If you don’t share information among your startup’s team, then it’ll be just about a coincidence if product, marketing, and engineering are ever aligned. Those odds are too low to succeed.
By contrast, many large companies were built in the days when information was scarce and expensive to gather; you gained power by hoarding it. This enabled the rise of “command and control” management systems, in which power was disproportionately held at the top.
And, boy, power is a tough thing to give up. You’ve heard it: “We can’t share it, because what if our competitors get hold of the information?” “What if it were to leak to the press?”
Today, information is less expensive to come by but no less valuable. To some degree, this gets back to the question of psychological safety at work: Can you share power (in this case information) with others and trust that it doesn’t leave you disempowered?
At Ellevest, I’ve learned to break big projects into small pieces. After we choose delivery dates, it takes almost an act of Congress to move them–features can be postponed, and sometimes bugs even remain–but the date is close to sacrosanct. What’s more, they come often: Our product is user-tested at every step along the way, and it’s normal to make adjustments to it based on the feedback that generates.
This isn’t how it works at big corporations, which almost never make their tech deadlines. In my experience, this was often because the team would consistently underestimate how much work had to be done as well as its complexity, or else a project would suffer feature creep. All of which led to a late, over-budget, over-engineered rollout that in many cases didn’t resemble what the team had set out to build in the first place. Or the world had simply moved on.
As an entrepreneur, I’ve learned how crucial it is to be able to call a spade a spade and avoid falling in love with a particular strategy or product. Instead, you need to let the customer tell you what she needs–and to change her as she changes.
In asset and wealth management today, you see pitched battles about the future of the industry: Will clients want a real, human financial adviser or an online experience? Some in the industry are staunchly in the “financial adviser only and forever” camp–and okay, great, but what does the client want? (In my view, anyway, that answer is shifting–in some cases pretty rapidly–and it will continue to do so. Those who completely shun technology in this space are probably doomed, eventually.)
You can’t afford to let any one strategy become dogma for everyone or forever.
You’ve got your values written down; they’re even hanging on your break-room wall. So of course they matter, right?
We all like to say we’re values-driven businesses, but at a startup, where you’re making many important decisions for the first time, values can be a prism for the toughest of them. They provide the very guide-rails by which to act.

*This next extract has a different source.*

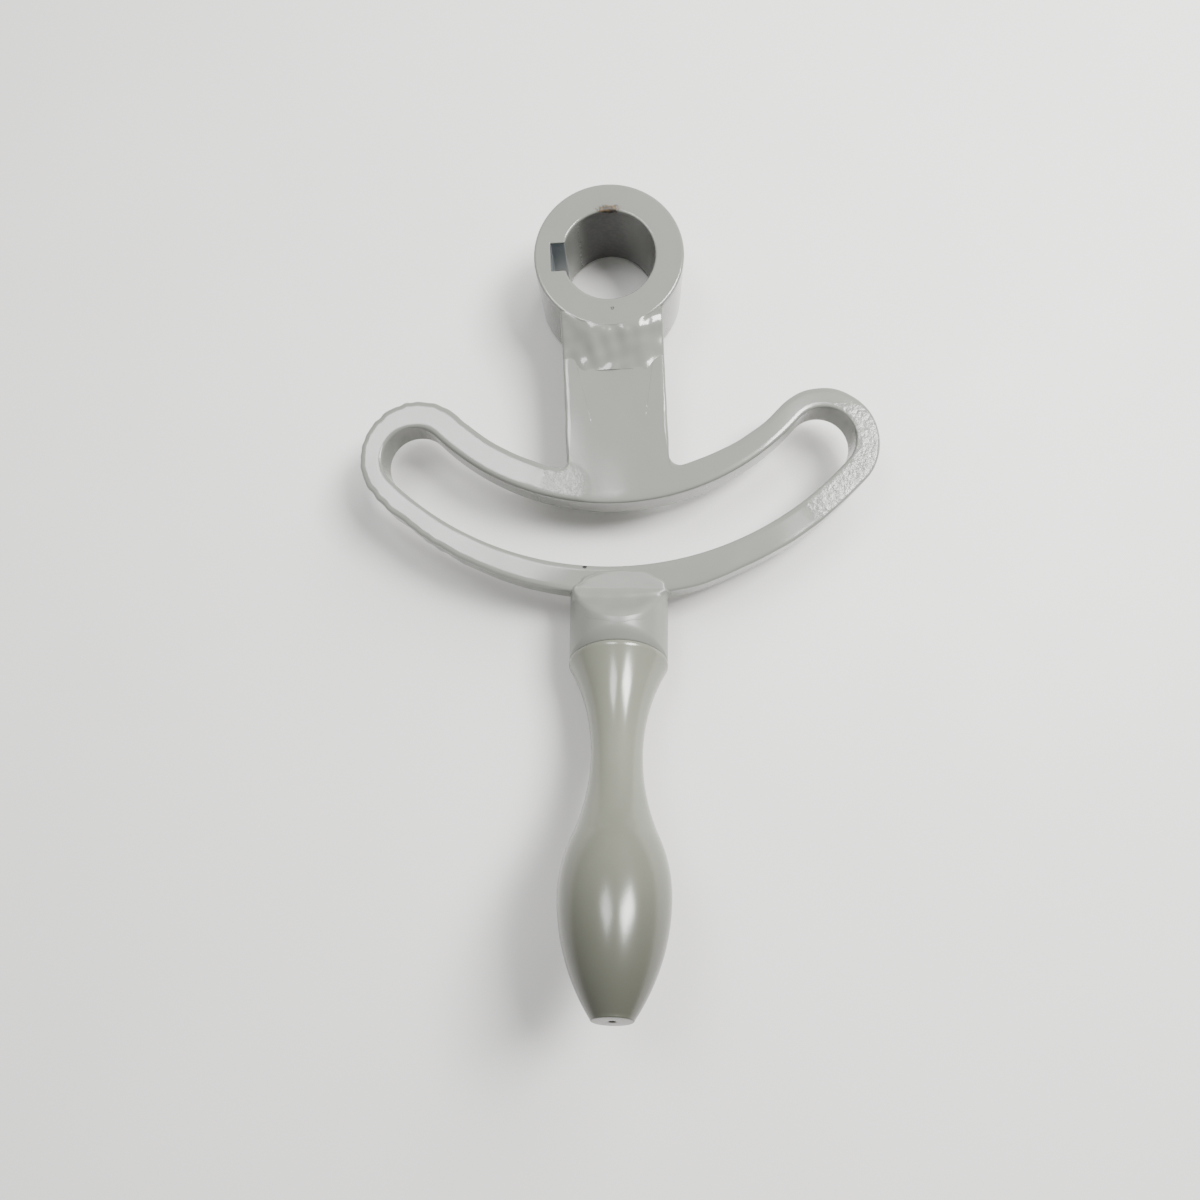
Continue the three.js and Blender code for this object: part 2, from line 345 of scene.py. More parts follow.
class Graph:
    """The node tree of one material, with its surface shader."""

    def __init__(self, name: str) -> None:
        """Makes the material and its Principled shader."""
        self.material = bpy.data.materials.new(name)
        self.material.use_nodes = True
        self.tree = self.material.node_tree
        self.tree.nodes.clear()
        self.shader = self.node("ShaderNodeBsdfPrincipled", {}, {"IOR": 1.6})
        output = self.node("ShaderNodeOutputMaterial", {}, {})
        self.tree.links.new(self.shader.outputs["BSDF"], output.inputs["Surface"])
        self.place = self.node("ShaderNodeTexCoord", {}, {}).outputs["Object"]

    def node(self, kind: str, settings: Mapping[str, Any], inputs: Mapping[Any, Any]) -> bpy.types.Node:
        """Adds a node.

        Args:
            kind: The node's type.
            settings: Its properties, which are set first. A ramp's stops are a list under "stops".
            inputs: Values, sockets or signals for its input sockets, by name or number.

        Returns:
            The node.
        """
        made = self.tree.nodes.new(kind)
        for name, value in settings.items():
            if name == "stops":
                for stop, (position, colour) in zip(self._stops(made, len(value)), value):
                    stop.position, stop.color = position, (*colour, 1.0)
            else:
                setattr(made, name, value)
        self.feed(made, inputs)
        return made

    @staticmethod
    def _stops(ramp: bpy.types.Node, count: int) -> list[Any]:
        """A ramp's stops, with as many added as are needed."""
        elements = ramp.color_ramp.elements
        while len(elements) < count:
            elements.new(1.0)
        return list(elements)

    def feed(self, target: bpy.types.Node, inputs: Mapping[Any, Any]) -> None:
        """Sets or links input sockets of a node, by name or number."""
        for key, value in inputs.items():
            self._fill(target.inputs[key], value)

    def _fill(self, socket: bpy.types.NodeSocket, value: Any) -> None:
        """Links a socket to a signal or to another socket, or sets its value."""
        if isinstance(value, Signal):
            self.tree.links.new(value.socket, socket)
        elif isinstance(value, bpy.types.NodeSocket):
            self.tree.links.new(value, socket)
        else:
            socket.default_value = value

    def signal(
        self, kind: str, settings: Mapping[str, Any], inputs: Mapping[Any, Any], output: Any = 0
    ) -> Signal:
        """Adds a node and returns one of its outputs as a signal."""
        return Signal(self, self.node(kind, settings, inputs).outputs[output])

    def coordinates(self) -> tuple[Signal, Signal, Signal]:
        """X, Y and Z of the surface point in the object's frame, in metres."""
        parts = self.node("ShaderNodeSeparateXYZ", {}, {0: self.place})
        return tuple(Signal(self, parts.outputs[axis]) for axis in ("X", "Y", "Z"))

    def distance(self, point: Sequence[float], stretch: Sequence[float] = (1, 1, 1)) -> Signal:
        """Distance in millimetres from a point given in millimetres, after a stretch of each axis."""
        middle = Vector(point) * MM
        moved = self.node("ShaderNodeVectorMath", {"operation": "SUBTRACT"}, {0: self.place, 1: middle})
        scale = Vector(stretch) / MM
        scaled = self.node("ShaderNodeVectorMath", {"operation": "MULTIPLY"}, {0: moved.outputs[0], 1: scale})
        length = self.node("ShaderNodeVectorMath", {"operation": "LENGTH"}, {0: scaled.outputs[0]})
        return Signal(self, length.outputs["Value"])

    def noise(self, size: float, detail: float = 2.0, roughness: float = 0.5) -> Signal:
        """Noise of about 0 to 1 whose grains are size millimetres wide."""
        inputs = {"Vector": self.place, "Scale": 1 / (size * MM), "Detail": detail, "Roughness": roughness}
        return self.signal("ShaderNodeTexNoise", {}, inputs, "Fac")

    def mix(self, share: Number, first: Any, second: Any) -> bpy.types.NodeSocket:
        """A colour between first and second, which are colours or sockets."""
        inputs = {"Factor": share, "A": self._colour(first), "B": self._colour(second)}
        made = self.tree.nodes.new("ShaderNodeMix")
        made.data_type = "RGBA"
        sockets = {socket.name: socket for socket in made.inputs if socket.enabled}
        for name, value in inputs.items():
            self._fill(sockets[name], value)
        return next(socket for socket in made.outputs if socket.enabled)

    @staticmethod
    def _colour(value: Any) -> Any:
        """A colour with its alpha, or the socket as it is."""
        return value if isinstance(value, (Signal, bpy.types.NodeSocket)) else (*value, 1.0)

    def bump(self, height: Signal, depth: float, under: Any = None) -> bpy.types.NodeSocket:
        """A normal bent by a height of 0 to 1 that stands for depth millimetres, over another normal."""
        inputs = {"Height": height, "Distance": depth * MM, "Strength": 1.0}
        if under is not None:
            inputs["Normal"] = under
        return self.node("ShaderNodeBump", {}, inputs).outputs["Normal"]


# ---- finishes ------------------------------------------------------------------------------------


@dataclass(frozen=True)
class Spot:
    """A small disc of colour in the paint, standing for a mark or for painted shade: where it is, its radius
    and its colour.
    """

    place: tuple[float, float, float]
    radius: float
    colour: Colour = (0.03, 0.03, 0.03)


@dataclass(frozen=True)
class Patch:
    """A stretch of the front face that was pitted before it was painted: its middle, reach and depth."""

    place: tuple[float, float, float]
    reach: float
    depth: float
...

Wait, you may say, we’ve got value statements. But are you really living by them? In my experience, many Wall Street firms’ value statements include “putting clients at the center of everything we do” and “respecting our people.” But were all of them really living by those adages over the past few years? And wouldn’t they–and the economy–have been better off if they had been?
I’ve found that when someone says, “If they could just do a better job of telling the story,” then it’s time to dig deeper.
I stopped advising one startup when its CEO told the board that the product (which was his idea) was great, but that it was the head of marketing’s fault that it wasn’t taking off–and then that it was the next head of marketing’s fault after the first one was replaced, and then that B2B customers were too set in their ways to understand . . . you get the idea.
At a startup, you don’t have the luxury of time—or the cash—to blame the other guys. You need to be honest with yourself.
Because, believe me–at a big company, you may say you spend money like it’s your own. But you don’t. Not until it’s really your own and there’s less of it. It’s only then that the things that really drive your performance come abruptly to the fore.